ID/Agusyanti, Dessy Sagita
Hundreds of companies will be exempt from paying their employees the new minimum wage to prevent bankruptcy, the manpower and transmigration minister said on Thursday.
“There are 941 companies requesting the delay of the minimum wage increase, we will grant about 80 percent of them, but please note that the delay was needed as a logical alternative rather than closing down those companies,” said Muhaimin Iskandar, the manpower and transmigration minister.
The announcement was made just a day after hundreds of workers demonstrated in Jakarta to demand the government enforce the minimum wage increase which was announced at the end of last year.
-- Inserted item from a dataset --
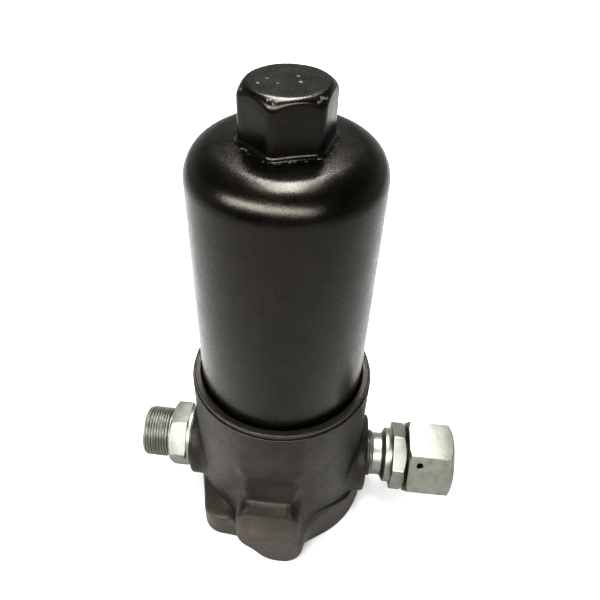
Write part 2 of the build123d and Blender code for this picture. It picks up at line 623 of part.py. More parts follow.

The monthly minimum wage of Rp 2.2 million ($227) is a hefty 44 percent increase from the 2012 standard. This prompted scores of businesses to apply to the city administration for an exemption from having to pay it.
Muhaimin argued that the government had a selective process in choosing the companies who really needed to delay increasing the wages, adding that a request was only granted if an agreement had been reached between the company and its workers, or if a company could prove, through financial reports, that it could not afford the new minimum wage.
He said 500 companies had already been granted a delay.
Said Iqbal, from the Confederation of Indonesian Trade Union (KSPI), previously said that the workers would not stop demonstrating as long as the government continued to protect companies by letting them escape their responsibility to pay the minimum wage.
Said said companies requesting the delay should be publicly audited to prove they really needed to be exempt.
“We have sent our legal warning to the governor of Jakarta, Banten, West Java, Central Java, and Riau Islands, to remind them that only companies that have been audited can be exempt, if they ignore our warning we will bring this case to the State Administrative Court (PTUN),” he said.